There's never been a better time to catch jazz/blues master Bob DeVos in live performance. Having played scores of gigs since 2005, DeVos's working trio, consisting of his guitar, organist Dan Kostelnik, and drummer Steve Johns, is at the peak of its creative peak. A seventy-five minute opening set at The Turning Point Cafe featured mostly selections from DeVos's two recent Savant releases, (2006) and Playing For Keeps (2007). The trio, plus guest saxophonist John Richmond, displayed an exemplary rapport, knowing when to mix it up and when to stay out of one another's way, but not without taking some risks, as when Kostelnik inserted brash substitutions for the original chords on the bridge of DeVos's nifty soul-jazz line, "Pause For Fred's Claws."


DeVos is a masterful jazz guitarist who prefers to beckon the listener to join him on the musical quest rather than overemphasize technique and velocity. Something ardent always stirs beneath a somewhat cool, calculated surface. From the onset of a solo on Cole Porter's "So In Love," he produced a full- bodied tone and sounded logical, direct, and unflappable even while executing complex single note runs at a fast tempo. An intensely swinging improvisation on Victor Young's ballad "My Foolish Heart" never strained for effect, structuring meaningful and lyrical statements in a very concise manner. The subtle shifts in rhythmic emphasis that are an essential part of DeVos's work were especially evident throughout "And So It Goes."

Not a thrill machine, Kostelnik shuns the typical Hammond organ cliches in favor of constructing solos that come off as complete statements. He often cultivates phrases by weighing and turning them over until satisfied before moving on to another set. For example, the organist began his "So In Love" solo by briefly galloping across the keyboard, making sense of some choppy phrases, then executing bounding Latin lines and extended chordal passages. He came out swinging hard on John Lewis' "Afternoon In Paris," picking out brief melodies, quoting Bud Powell's "Parisian Thoroughfare," and connecting some odd leaping lines.

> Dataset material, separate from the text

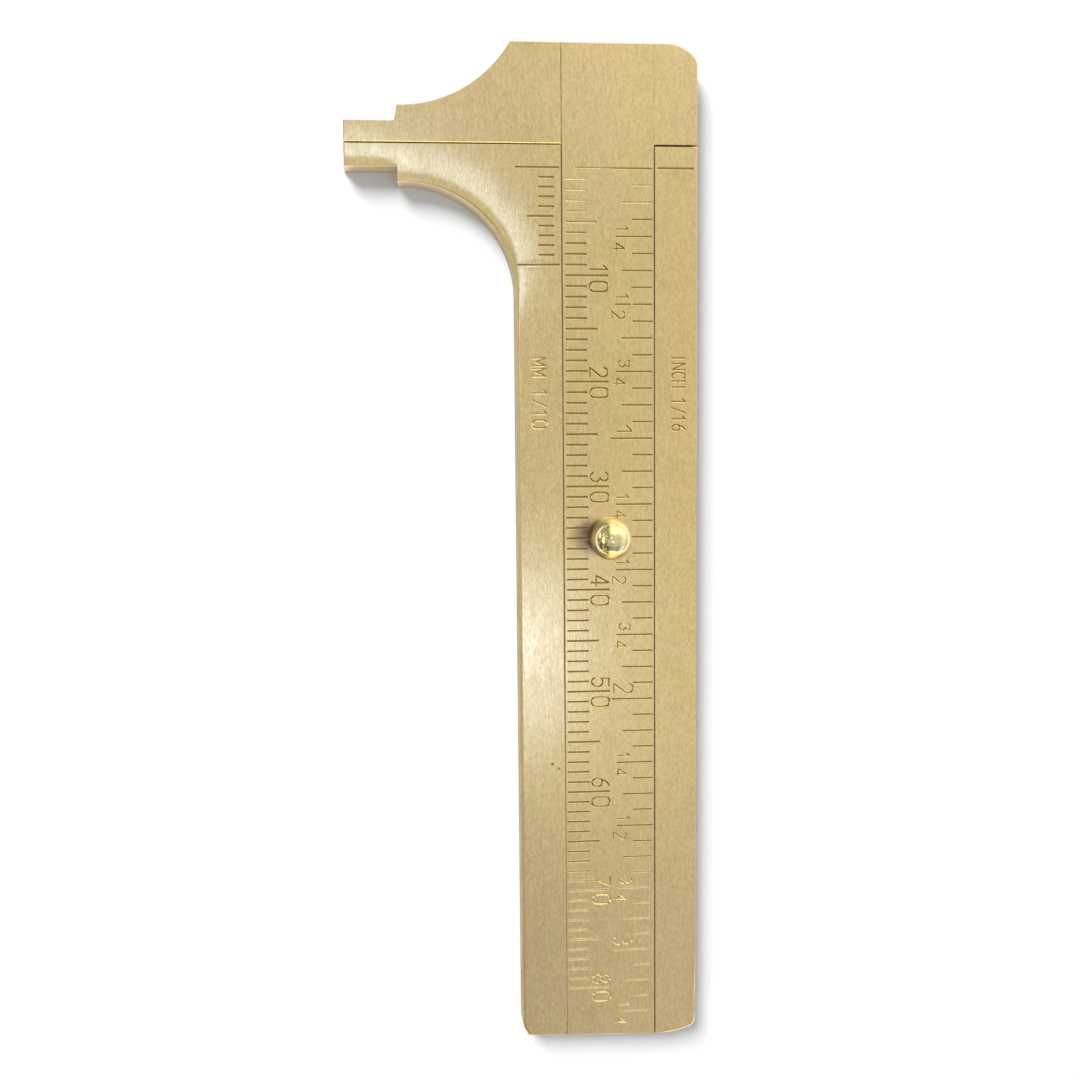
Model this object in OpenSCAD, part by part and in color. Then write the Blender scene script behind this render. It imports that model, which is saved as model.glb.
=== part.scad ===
// Pocket sliding gauge in brass, 80 mm and 3 1/4 inch.
// It lies on its back: +Z is the engraved face, +Y points to the sliding head, +X to the inch side.
// The origin is the middle of the outline, on the back face. Millimetres.
// Layout inside: x = 0 is the seam on the millimetre side, y = 0 is the zero line.

/* [Body] */
// Width of the rail that carries the fixed jaw
left_rail_w = 4.55; // [4.4:0.05:6]
// Width of the scale bar, from seam to seam
scale_w = 8.8; // [8.4:0.1:11]
// Width of the rail on the inch side
right_rail_w = 4.15; // [3.8:0.05:6]
// Thickness of frame and head
body_t = 2.4; // [2.3:0.05:3]
// Thickness of the two back plates
plate_t = 0.8; // [0.7:0.05:0.9]
// Distance from the zero line to the tail end
tail_l = 85.1; // [84.6:0.1:95]
// Distance from the zero line to the measuring faces
face_y = 2.1; // [1.6:0.1:4]
// Height of the sliding head above the measuring faces
head_h = 9.35; // [9:0.05:11]

/* [Jaws] */
// Reach of the jaws beyond the side of the body
jaw_reach = 15.7; // [15.2:0.1:20]
// Length of the stepped tip of each jaw
tip_l = 4.95; // [3:0.05:5]
// Height of each tip
tip_h = 2.05; // [1.5:0.05:2.6]
// Height of each jaw arm behind the tip
arm_h = 3.4; // [3:0.05:4]
// Radius of the curve under the fixed jaw
lower_r = 10.5; // [9:0.1:10.5]
// Radius of the curve above the sliding jaw
upper_r = 12.2; // [11.8:0.1:13]
// Gap that is left between the closed measuring faces
jaw_gap = 0.02; // [0.01:0.01:0.05]

/* [Slide] */
// Width of the seam on each side of the sliding bar
seam = 0.12; // [0.08:0.01:0.2]
// How much the dovetail spreads on each side, face to foot
spread = 0.7; // [0.5:0.05:0.9]
// Clearance planed under the sliding length of the bar
relief = 0.1; // [0.05:0.01:0.2]
// Travel of the slide
travel = 80; // [60:1:80]
// Diameter of the stop pin
stop_d = 1; // [0.8:0.1:1.1]
// Thickness of the friction spring
spring_t = 0.12; // [0.1:0.01:0.15]

/* [Knob] */
// Diameter of the ball of the knob
knob_d = 4; // [3:0.1:5]
// Height of the middle of the ball above the face
knob_rise = 1.6; // [1.5:0.05:2]
// Diameter of the neck under the ball
neck_d = 2; // [1.8:0.1:2.2]
// Diameter of the riveted shank of the knob
shank_d = 1.4; // [1:0.1:1.5]
// Millimetre mark at which the knob sits
knob_mark = 35; // [25:1:45]

/* [Rivets] */
// Diameter of the rivet shanks
rivet_d = 1.2; // [1:0.1:1.3]
// Diameter of the flush countersunk rivet heads
rivet_head_d = 1.9; // [1.5:0.1:2]
// Length of the rivets, which end blind below the face
rivet_l = 1.7; // [1.3:0.1:1.8]

/* [Scales] */
// Length of the millimetre scale
mm_marks = 80; // [60:1:80]
// Number of sixteenths on the inch scale
inch_marks = 52; // [40:1:52]
// Width of an engraved line
mark_w = 0.12; // [0.08:0.01:0.16]
// Depth of an engraved line
mark_depth = 0.08; // [0.05:0.01:0.1]

/* [Hidden] */
$fn = 64;

left_x = -left_rail_w;             // side of the body on the jaw side
right_x = scale_w + right_rail_w;  // side of the body on the inch side
tip_x = left_x - jaw_reach;        // end of the jaws
step_x = tip_x + tip_l;            // step between tip and arm
top_y = face_y + head_h;           // top edge of the head
head_y = face_y + jaw_gap;         // lower edge of the head
foot = relief + plate_t;           // underside of the sliding length
slope = spread / (body_t - plate_t);
middle_x = scale_w / 2;
// The origin of the part is the middle of its outline.
shift_x = -(tip_x + right_x) / 2;
shift_y = -(top_y - tail_l) / 2;

brass_face = [0.78, 0.69, 0.48];
brass_back = [0.70, 0.60, 0.40];
brass_pin = [0.85, 0.74, 0.50];
bronze = [0.62, 0.45, 0.27];

function arc(c, r, a0, a1, n) =
    [for (i = [0:n]) let (a = a0 + (a1 - a0) * i / n)
        [c[0] + r * cos(a), c[1] + r * sin(a)]];

// The curve under the fixed jaw runs tangent into the side of the body.
lower_c = [left_x - lower_r, face_y - arm_h - lower_r];
// The curve above the sliding jaw ends at the corner of the head.
upper_c = [step_x + 0.26, face_y + arm_h + 0.08 + upper_r];
upper_end = -asin((upper_c[1] - top_y) / upper_r);

module placed() translate([shift_x, shift_y, 0]) children();

// Outline of the frame, with the fixed jaw, below the measuring faces
module frame_outline() polygon(concat(
    [[right_x, face_y], [tip_x, face_y], [tip_x, face_y - tip_h],
     [step_x, face_y - tip_h], [step_x, face_y - arm_h]],
    arc(lower_c, lower_r, 90, 0, 40),
    [[left_x, 1.35 - tail_l], [left_x + 0.12, 0.7 - tail_l],
     [left_x + 0.5, -tail_l], [right_x - 2.9, -tail_l],
     [right_x - 1.9, 0.17 - tail_l], [right_x - 0.7, 0.55 - tail_l],
     [right_x - 0.2, 0.85 - tail_l], [right_x, 1.5 - tail_l]]));

// Outline of the head, with the sliding jaw, above the measuring faces
module head_outline() polygon(concat(
    [[tip_x, head_y], [right_x, head_y], [right_x, top_y - 1.75],
     [right_x - 0.22, top_y - 1.15], [right_x - 0.75, top_y - 0.7],
     [right_x - 1.5, top_y - 0.24], [right_x - 2.4, top_y]],
    arc(upper_c, upper_r, upper_end, -90, 40),
    [[step_x + 0.12, face_y + arm_h + 0.08],
     [step_x - 0.14, face_y + tip_h], [tip_x, face_y + tip_h]]));

// Section of a rail or cheek left of the channel; off is the gap to the seam's middle line
module left_side(off) rotate([90, 0, 0]) translate([0, 0, -60])
    linear_extrude(200) polygon([
        [-30, plate_t], [off - spread, plate_t],
        [off, body_t], [-30, body_t]]);

// The same, mirrored about the middle of the scale bar
module right_side(off) translate([2 * middle_x, 0, 0])
    mirror([1, 0, 0]) left_side(off);

// A blind rivet with a flush countersunk head on the back
module rivet(p) translate([p[0], p[1], 0]) {
    cylinder(d = rivet_d, h = rivet_l);
    cylinder(d1 = rivet_head_d, d2 = rivet_d, h = 0.35);
}

// Rivet places
rail_rivets_l = [[-2.65, -14], [-2.65, -37], [-2.65, -60], [-2.65, 4 - tail_l],
                 [tip_x + 8.3, face_y - 1.9], [-5.4, face_y - 3.2]];
rail_rivets_r = [[right_x - 1.7, -3], [right_x - 1.7, -30],
                 [right_x - 1.7, -57], [right_x - 1.7, 4 - tail_l]];
head_rivets_l = [[tip_x + 8.3, face_y + 1.9], [-2.9, face_y + 2.6],
                 [-2.9, top_y - 2.1]];
head_rivets_r = [[right_x - 1.7, face_y + 2.4], [right_x - 1.7, top_y - 3]];
head_rivets_c = [[middle_x, face_y + 2.6], [middle_x, top_y - 2.1]];

// Engraved line from x0 to x1 at height y
module mark(x0, x1, y) translate([x0, y - mark_w / 2, body_t - mark_depth])
    cube([x1 - x0, mark_w, 1]);

// Length of the line at a millimetre mark, and at a sixteenth of an inch
function mm_len(i) = i % 10 == 0 ? 4.05 : i % 5 == 0 ? 3.1 : 2.2;
function inch_len(i) = i % 16 == 0 ? 4.1 : i % 4 == 0 ? 3.6 : i % 2 == 0 ? 2.9 : 2;

// The stop pin stands in the frame, just under the measuring faces.
stop_p = [2.3, face_y - 3.5];
// Pocket for the friction spring, at the tail of the bar
pocket_x = middle_x - 0.2;
pocket_y = 0.8 - tail_l;
pocket_l = 6.1;
pocket_w = 2.6;
pocket_top = foot + 0.45;
spring_w = 2.2;
root_p = [pocket_x + pocket_w / 2, pocket_y + 0.95];

module frame_back_plate() color(brass_back) placed() difference() {
    linear_extrude(plate_t) frame_outline();
    for (p = concat(rail_rivets_l, rail_rivets_r)) rivet(p);
    translate([stop_p[0], stop_p[1], -1]) cylinder(d = stop_d, h = 3);
}

module fixed_jaw_rail() color(brass_face) placed() difference() {
    intersection() {
        linear_extrude(body_t) frame_outline();
        left_side(-seam / 2);
    }
    for (p = rail_rivets_l) rivet(p);
    // Vernier: ten parts on nine millimetres
    for (i = [0:10])
        if (i == 0) mark(left_x + 0.15, -0.2, 0);
        else if (i == 10) mark(left_x + 0.35, 0, -9);
        else if (i == 5) mark(-3.25, -0.85, -4.5);
        else mark(-2.1, -0.75, -0.9 * i);
}

module index_rail() color(brass_face) placed() difference() {
    intersection() {
        linear_extrude(body_t) frame_outline();
        right_side(-seam / 2);
    }
    for (p = rail_rivets_r) rivet(p);
    mark(scale_w + 0.3, right_x - 0.2, 0);
}

module frame_rivets() color(brass_pin) placed()
    for (p = concat(rail_rivets_l, rail_rivets_r)) rivet(p);

module stop_pin() color(brass_pin) placed()
    translate([stop_p[0], stop_p[1], 0]) cylinder(d = stop_d, h = foot + 0.36);

// The bar fills the head's channel and slides in the frame's channel.
module scale_bar() color(brass_face) placed() difference() {
    translate([0, top_y, 0]) rotate([90, 0, 0])
        linear_extrude(top_y + tail_l) polygon([
            [seam / 2 - spread, plate_t],
            [scale_w - seam / 2 + spread, plate_t],
            [scale_w - seam / 2, body_t], [seam / 2, body_t]]);
    // Underside relieved over the sliding length
    translate([-5, -tail_l - 5, 0]) cube([scale_w + 10, tail_l + 5 + head_y, foot]);
    // Groove that runs over the stop pin
    translate([stop_p[0] - stop_d / 2 - 0.2, stop_p[1] - travel - stop_d / 2 - 0.1, 0])
        cube([stop_d + 0.4, travel + stop_d + 0.3, foot + 0.46]);
    // Pocket and rivet hole of the friction spring
    translate([pocket_x, pocket_y, 0]) cube([pocket_w, pocket_l, pocket_top]);
    translate([root_p[0], root_p[1], pocket_top - 0.3]) cylinder(d = 0.7, h = 0.8);
    // Hole of the knob's shank, countersunk from below
    translate([middle_x, -knob_mark, 0]) {
        cylinder(d = shank_d, h = 4);
        translate([0, 0, foot]) cylinder(d1 = shank_d + 0.8, d2 = shank_d, h = 0.4);
    }
    for (p = head_rivets_c) rivet(p);
    // Millimetre scale
    for (i = [1:mm_marks]) mark(0.2, mm_len(i), -i);
    // Zero line of both scales
    mark(1.1, scale_w, 0);
    // Inch scale in sixteenths
    for (i = [1:inch_marks])
        mark(scale_w - inch_len(i), scale_w, -i * 25.4 / 16);
}

module sliding_jaw() color(brass_face) placed() difference() {
    intersection() {
        linear_extrude(body_t) head_outline();
        left_side(seam / 2);
    }
    for (p = head_rivets_l) rivet(p);
}

module head_cheek() color(brass_face) placed() difference() {
    intersection() {
        linear_extrude(body_t) head_outline();
        right_side(seam / 2);
    }
    for (p = head_rivets_r) rivet(p);
}

module head_back_plate() color(brass_back) placed() difference() {
    linear_extrude(plate_t) head_outline();
    for (p = concat(head_rivets_l, head_rivets_r, head_rivets_c)) rivet(p);
}

module head_rivets() color(brass_pin) placed()
    for (p = concat(head_rivets_l, head_rivets_r, head_rivets_c)) rivet(p);

// Ball knob turned with its neck and shank; the shank is riveted under the bar.
module thumb_knob() color(brass_pin) placed()
    translate([middle_x, -knob_mark, 0]) {
        c = body_t + knob_rise;
        top = c + knob_d / 2 - 0.116;  // small flat on top of the ball
        difference() {
            translate([0, 0, c]) sphere(d = knob_d, $fn = 96);
            translate([-5, -5, top]) cube([10, 10, 5]);
        }
        translate([0, 0, body_t]) cylinder(d = neck_d, h = knob_rise);
        translate([0, 0, body_t]) cylinder(d1 = neck_d + 0.4, d2 = neck_d, h = 0.2);
        translate([0, 0, foot]) cylinder(d = shank_d, h = body_t - foot);
        translate([0, 0, foot]) cylinder(d1 = shank_d + 0.8, d2 = shank_d, h = 0.4);
    }

// Bowed leaf that presses on the frame's back plate
function bow(t) = t < 0.3 ? 0 : t < 0.68 ?
    (1 - cos(180 * (t - 0.3) / 0.38)) / 2 : 1 - 0.35 * (t - 0.68) / 0.32;
module friction_spring() color(bronze) placed() {
    n = 24;
    lo = plate_t + 0.04;
    hi = pocket_top - spring_t;
    l = pocket_l - 0.4;
    difference() {
        translate([root_p[0] - spring_w / 2, pocket_y + 0.2, 0])
            rotate([90, 0, 90]) linear_extrude(spring_w) polygon(concat(
                [for (i = [0:n]) [l * i / n, hi + (lo - hi) * bow(i / n)]],
                [for (i = [n:-1:0])
                    [l * i / n, hi + (lo - hi) * bow(i / n) + spring_t]]));
        translate([root_p[0], root_p[1], 0]) cylinder(d = 0.7, h = 3);
    }
}

module spring_rivet() color(brass_pin) placed()
    translate([root_p[0], root_p[1], pocket_top - spring_t]) {
        cylinder(d = 0.7, h = spring_t + 0.5);
        translate([0, 0, -0.14]) cylinder(d = 1.3, h = 0.14);
    }

frame_back_plate();
fixed_jaw_rail();
index_rail();
frame_rivets();
stop_pin();
scale_bar();
sliding_jaw();
head_cheek();
head_back_plate();
head_rivets();
thumb_knob();
friction_spring();
spring_rivet();
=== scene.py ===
import math

import bpy
import numpy as np
from mathutils import Matrix, Vector
from mathutils.geometry import delaunay_2d_cdt


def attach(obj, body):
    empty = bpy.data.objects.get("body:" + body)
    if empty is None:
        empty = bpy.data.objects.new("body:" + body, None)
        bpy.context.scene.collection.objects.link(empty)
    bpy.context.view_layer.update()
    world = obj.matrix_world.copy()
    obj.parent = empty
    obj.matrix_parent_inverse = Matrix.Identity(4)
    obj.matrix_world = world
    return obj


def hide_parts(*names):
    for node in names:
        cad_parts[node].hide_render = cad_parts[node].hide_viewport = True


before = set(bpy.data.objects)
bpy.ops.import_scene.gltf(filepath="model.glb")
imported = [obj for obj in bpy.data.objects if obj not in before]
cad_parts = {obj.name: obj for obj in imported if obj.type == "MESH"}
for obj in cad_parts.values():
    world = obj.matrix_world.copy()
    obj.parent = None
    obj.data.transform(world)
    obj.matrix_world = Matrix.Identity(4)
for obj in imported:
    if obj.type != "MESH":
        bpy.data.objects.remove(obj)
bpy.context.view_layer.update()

# ----------------------------------------------------------------------------
# Sizes in millimetres, in the layout of the part: x = 0 is the seam on the
# millimetre side, y = 0 is the zero line, z = 0 is the back face.
# ----------------------------------------------------------------------------
LEFT_W, SCALE_W, RIGHT_W = 4.55, 8.8, 4.15
BODY_T, PLATE_T = 2.4, 0.8
TAIL, FACE_Y, HEAD_H = 85.1, 2.1, 9.35
REACH, TIP_L, TIP_H, ARM_H = 15.7, 4.85, 2.05, 3.4
LOWER_R, UPPER_R = 10.5, 12.2
GAP, SEAM, SPREAD, RELIEF = 0.075, 0.036, 0.7, 0.1
TRAVEL, STOP_D = 80.0, 1.0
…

The most extroverted member of the trio, Johns, with his slashing cymbals and decisive fills between the snare and toms, added heat and grit to the proceedings. A thematic solo on "And So It Goes" featured, in the midst of a conventional ride cymbal rhythm, cutting snare drum accents , swinging abstract figures broken up by single hits to the bass drum, and gleeful rumbling trips around the set.



Richmond joined the trio for three of the set's seven selections, his muscular tenor saxophone sound enlivening the samba take on "My Foolish Heart." Big imposing phrases, a smattering of bebop runs, and blues licks were all integrated within the architecture of his solo. His turn during "Three/Four Miss C" swung firmly and directly, especially when he played variations of a long cutting run. The saxophonist's range of articulations and sounds throughout "Afternoon In Paris" was colorful, diverse and expressive. He gripped one note tightly and then bent it; then he executed a long wavering scream; finally, he worked through a series of phrases that became gradually longer and more pointed, seeming to land dead center on their target.